### THE REQUEST
Restrict the output to the lines below starting at the one that contains "hide_parts(node)" and ending at the one that contains "of thread and", and restate them word for word, both ends included.

### DATASET EXCERPT
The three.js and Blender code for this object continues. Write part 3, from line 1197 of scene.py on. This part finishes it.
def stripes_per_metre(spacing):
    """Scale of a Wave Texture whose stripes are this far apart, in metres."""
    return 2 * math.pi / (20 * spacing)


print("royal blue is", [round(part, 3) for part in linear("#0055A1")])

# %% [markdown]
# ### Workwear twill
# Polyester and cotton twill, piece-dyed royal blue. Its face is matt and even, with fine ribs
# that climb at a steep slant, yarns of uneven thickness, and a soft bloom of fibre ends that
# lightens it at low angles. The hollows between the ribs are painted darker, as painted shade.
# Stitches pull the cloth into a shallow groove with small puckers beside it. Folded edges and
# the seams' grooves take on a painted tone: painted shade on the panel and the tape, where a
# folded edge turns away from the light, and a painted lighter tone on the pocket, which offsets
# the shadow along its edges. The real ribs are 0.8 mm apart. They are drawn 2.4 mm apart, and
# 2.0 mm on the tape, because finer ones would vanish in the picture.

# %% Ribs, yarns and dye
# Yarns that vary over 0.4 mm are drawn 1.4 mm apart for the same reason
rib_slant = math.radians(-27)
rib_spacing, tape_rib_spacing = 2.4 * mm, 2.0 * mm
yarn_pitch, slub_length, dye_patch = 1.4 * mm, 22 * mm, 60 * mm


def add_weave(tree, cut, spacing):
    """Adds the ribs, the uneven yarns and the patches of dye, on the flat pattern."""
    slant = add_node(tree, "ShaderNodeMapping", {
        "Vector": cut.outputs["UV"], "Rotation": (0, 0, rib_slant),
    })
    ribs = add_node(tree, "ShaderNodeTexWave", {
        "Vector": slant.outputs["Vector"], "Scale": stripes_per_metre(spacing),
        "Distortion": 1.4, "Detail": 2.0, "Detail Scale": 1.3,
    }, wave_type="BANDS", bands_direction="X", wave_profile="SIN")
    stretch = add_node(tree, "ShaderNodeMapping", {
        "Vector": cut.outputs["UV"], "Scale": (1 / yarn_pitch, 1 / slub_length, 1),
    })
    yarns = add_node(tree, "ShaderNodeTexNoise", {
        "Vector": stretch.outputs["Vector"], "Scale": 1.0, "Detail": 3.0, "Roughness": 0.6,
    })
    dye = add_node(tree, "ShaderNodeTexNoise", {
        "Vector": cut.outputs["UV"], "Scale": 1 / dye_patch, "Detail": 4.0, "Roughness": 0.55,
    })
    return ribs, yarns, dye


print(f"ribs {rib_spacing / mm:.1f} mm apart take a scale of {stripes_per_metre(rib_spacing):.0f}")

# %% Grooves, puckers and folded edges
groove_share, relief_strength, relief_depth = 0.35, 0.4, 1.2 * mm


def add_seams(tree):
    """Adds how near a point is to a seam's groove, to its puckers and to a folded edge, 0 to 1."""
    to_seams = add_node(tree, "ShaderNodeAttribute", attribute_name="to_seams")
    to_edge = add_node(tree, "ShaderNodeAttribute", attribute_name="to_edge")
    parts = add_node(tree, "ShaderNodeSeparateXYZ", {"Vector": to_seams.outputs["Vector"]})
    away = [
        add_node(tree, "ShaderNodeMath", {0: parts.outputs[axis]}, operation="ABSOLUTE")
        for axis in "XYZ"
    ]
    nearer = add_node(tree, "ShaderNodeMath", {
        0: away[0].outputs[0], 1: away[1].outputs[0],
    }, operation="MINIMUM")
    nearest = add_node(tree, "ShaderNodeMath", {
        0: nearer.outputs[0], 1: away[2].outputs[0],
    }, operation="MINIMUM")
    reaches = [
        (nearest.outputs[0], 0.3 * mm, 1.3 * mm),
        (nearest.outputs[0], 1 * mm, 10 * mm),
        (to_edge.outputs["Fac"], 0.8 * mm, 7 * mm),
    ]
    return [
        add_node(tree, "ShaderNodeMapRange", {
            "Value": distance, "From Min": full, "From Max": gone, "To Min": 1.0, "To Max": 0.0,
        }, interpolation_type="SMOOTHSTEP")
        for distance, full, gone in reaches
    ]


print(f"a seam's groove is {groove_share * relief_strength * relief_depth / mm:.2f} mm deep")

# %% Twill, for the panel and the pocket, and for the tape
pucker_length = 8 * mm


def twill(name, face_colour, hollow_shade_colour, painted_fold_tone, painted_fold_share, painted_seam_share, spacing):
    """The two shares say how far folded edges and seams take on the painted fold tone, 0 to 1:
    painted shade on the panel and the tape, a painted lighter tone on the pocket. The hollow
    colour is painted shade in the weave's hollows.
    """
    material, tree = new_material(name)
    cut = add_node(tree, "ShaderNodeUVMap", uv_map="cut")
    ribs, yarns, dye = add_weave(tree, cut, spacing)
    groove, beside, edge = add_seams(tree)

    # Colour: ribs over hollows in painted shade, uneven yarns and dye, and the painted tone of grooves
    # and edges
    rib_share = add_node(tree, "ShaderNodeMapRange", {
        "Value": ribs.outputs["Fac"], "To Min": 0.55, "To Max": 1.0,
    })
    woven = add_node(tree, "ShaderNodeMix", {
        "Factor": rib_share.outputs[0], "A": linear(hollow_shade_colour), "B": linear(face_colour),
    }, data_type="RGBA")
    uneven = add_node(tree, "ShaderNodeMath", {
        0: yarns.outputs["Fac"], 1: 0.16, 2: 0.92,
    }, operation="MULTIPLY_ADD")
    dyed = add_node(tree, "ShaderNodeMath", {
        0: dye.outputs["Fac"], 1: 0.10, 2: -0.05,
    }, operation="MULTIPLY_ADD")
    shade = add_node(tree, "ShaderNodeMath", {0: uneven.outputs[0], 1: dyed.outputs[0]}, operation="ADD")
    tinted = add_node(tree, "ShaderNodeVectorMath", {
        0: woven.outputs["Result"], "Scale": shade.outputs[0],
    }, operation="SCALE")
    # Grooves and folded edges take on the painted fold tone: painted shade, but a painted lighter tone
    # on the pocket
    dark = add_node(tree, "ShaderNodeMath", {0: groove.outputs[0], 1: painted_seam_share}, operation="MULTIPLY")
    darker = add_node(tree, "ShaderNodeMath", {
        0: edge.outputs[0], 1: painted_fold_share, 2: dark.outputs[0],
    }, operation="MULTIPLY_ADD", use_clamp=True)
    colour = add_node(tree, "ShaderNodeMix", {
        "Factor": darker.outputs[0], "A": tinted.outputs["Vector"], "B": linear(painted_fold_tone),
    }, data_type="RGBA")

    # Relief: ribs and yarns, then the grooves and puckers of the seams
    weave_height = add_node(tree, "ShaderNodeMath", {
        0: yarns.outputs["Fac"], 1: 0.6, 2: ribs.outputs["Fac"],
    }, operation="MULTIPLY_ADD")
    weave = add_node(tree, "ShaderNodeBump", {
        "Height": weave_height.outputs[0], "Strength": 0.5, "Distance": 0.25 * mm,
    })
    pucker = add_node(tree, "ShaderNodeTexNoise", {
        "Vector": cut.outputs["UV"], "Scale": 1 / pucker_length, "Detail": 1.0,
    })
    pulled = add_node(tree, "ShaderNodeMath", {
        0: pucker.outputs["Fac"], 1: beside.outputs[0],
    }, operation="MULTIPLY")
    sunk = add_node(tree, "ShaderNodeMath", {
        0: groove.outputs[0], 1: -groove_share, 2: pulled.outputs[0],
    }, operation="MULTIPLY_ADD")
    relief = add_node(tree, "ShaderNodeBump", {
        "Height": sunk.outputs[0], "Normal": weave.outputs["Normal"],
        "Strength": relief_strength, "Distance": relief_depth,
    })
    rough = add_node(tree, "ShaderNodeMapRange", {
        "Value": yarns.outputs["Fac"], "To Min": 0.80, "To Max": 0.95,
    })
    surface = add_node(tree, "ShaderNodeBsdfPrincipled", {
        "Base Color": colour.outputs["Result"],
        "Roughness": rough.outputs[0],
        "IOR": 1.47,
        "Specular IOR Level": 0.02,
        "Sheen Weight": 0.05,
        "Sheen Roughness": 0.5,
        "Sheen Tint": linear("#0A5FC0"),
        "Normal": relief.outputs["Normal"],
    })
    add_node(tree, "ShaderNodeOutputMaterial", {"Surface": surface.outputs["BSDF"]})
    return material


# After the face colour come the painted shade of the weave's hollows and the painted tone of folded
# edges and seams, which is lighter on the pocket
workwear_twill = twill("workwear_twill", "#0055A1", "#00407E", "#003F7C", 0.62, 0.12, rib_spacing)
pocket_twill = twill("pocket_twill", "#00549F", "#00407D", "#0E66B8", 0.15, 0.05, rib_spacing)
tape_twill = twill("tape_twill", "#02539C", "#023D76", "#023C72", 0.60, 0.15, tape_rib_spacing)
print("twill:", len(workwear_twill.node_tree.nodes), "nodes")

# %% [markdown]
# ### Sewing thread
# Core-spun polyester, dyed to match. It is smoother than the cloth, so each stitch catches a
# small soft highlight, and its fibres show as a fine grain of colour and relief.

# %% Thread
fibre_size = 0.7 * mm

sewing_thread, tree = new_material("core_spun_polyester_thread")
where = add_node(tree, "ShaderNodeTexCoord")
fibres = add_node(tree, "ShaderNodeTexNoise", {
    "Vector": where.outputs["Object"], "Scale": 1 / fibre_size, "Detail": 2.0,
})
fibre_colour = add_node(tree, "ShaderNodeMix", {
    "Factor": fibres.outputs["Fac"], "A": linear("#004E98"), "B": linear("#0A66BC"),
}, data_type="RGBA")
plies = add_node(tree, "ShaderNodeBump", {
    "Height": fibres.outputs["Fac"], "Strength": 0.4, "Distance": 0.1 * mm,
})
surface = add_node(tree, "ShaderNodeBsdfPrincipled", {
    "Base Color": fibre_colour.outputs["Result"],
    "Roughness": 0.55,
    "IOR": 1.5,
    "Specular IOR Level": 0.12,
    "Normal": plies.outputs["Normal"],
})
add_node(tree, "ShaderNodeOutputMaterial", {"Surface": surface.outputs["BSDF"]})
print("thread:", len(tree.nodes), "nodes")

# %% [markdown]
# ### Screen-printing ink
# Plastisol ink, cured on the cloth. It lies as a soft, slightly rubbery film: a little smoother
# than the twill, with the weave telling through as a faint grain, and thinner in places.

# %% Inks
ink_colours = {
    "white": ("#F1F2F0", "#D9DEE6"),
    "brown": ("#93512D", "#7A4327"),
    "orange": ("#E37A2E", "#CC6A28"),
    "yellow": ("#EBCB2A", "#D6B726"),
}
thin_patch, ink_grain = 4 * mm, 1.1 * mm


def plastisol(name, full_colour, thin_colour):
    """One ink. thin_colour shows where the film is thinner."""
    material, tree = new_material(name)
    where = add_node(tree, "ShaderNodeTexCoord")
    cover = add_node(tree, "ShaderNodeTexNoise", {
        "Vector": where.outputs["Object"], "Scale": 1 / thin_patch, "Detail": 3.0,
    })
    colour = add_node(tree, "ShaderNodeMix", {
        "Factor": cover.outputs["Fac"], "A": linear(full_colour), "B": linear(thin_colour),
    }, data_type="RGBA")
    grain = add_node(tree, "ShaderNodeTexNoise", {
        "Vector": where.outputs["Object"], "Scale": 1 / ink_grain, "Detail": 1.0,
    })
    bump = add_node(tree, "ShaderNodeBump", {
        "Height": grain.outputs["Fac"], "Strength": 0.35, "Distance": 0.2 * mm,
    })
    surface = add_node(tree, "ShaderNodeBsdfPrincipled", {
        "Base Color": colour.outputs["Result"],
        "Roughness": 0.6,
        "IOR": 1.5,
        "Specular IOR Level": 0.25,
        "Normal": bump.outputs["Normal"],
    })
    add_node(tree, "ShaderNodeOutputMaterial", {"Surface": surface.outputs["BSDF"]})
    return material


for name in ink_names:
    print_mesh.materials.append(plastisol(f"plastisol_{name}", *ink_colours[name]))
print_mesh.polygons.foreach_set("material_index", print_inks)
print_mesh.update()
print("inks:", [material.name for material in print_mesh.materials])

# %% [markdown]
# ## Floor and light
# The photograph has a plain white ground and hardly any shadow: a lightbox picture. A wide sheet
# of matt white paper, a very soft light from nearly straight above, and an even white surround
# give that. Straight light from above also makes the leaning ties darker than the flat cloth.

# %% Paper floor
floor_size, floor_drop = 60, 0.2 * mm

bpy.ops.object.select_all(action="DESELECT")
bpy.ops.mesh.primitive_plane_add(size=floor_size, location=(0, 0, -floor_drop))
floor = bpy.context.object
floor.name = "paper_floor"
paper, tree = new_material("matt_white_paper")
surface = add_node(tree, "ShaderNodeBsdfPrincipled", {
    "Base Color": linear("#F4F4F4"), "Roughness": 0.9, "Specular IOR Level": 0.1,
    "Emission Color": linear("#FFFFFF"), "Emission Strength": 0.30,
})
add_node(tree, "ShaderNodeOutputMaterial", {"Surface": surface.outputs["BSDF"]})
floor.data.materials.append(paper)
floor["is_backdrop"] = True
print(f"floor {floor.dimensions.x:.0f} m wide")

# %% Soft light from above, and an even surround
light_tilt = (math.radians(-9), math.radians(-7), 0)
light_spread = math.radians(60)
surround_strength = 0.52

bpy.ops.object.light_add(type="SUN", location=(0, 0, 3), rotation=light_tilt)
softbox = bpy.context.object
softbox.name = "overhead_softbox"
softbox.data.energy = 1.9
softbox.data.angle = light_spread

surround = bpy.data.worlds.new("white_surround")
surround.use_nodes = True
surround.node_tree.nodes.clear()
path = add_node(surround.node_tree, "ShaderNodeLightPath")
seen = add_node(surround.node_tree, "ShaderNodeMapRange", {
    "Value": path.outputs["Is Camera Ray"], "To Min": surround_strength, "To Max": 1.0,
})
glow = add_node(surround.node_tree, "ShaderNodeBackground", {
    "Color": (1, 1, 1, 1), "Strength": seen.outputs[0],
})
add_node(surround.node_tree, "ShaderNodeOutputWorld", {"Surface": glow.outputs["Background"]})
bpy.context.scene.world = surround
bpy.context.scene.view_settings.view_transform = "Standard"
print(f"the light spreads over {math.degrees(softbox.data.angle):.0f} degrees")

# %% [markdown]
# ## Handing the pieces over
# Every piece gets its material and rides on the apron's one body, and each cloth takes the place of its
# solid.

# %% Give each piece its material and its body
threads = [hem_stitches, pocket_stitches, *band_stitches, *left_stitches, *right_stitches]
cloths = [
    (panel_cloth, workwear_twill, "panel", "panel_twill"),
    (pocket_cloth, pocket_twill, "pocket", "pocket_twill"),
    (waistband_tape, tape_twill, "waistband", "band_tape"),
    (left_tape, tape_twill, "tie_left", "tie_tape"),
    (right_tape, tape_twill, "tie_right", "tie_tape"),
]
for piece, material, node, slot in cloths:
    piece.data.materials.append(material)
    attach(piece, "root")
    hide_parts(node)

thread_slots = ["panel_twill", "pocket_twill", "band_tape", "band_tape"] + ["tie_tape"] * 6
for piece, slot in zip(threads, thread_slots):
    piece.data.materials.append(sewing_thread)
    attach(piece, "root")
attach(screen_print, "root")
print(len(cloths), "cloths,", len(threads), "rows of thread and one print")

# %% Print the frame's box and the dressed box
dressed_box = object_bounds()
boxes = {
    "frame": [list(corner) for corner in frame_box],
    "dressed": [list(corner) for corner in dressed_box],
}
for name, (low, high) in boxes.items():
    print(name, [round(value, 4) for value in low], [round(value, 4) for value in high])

### FULL OUTPUT
    hide_parts(node)

thread_slots = ["panel_twill", "pocket_twill", "band_tape", "band_tape"] + ["tie_tape"] * 6
for piece, slot in zip(threads, thread_slots):
    piece.data.materials.append(sewing_thread)
    attach(piece, "root")
attach(screen_print, "root")
print(len(cloths), "cloths,", len(threads), "rows of thread and one print")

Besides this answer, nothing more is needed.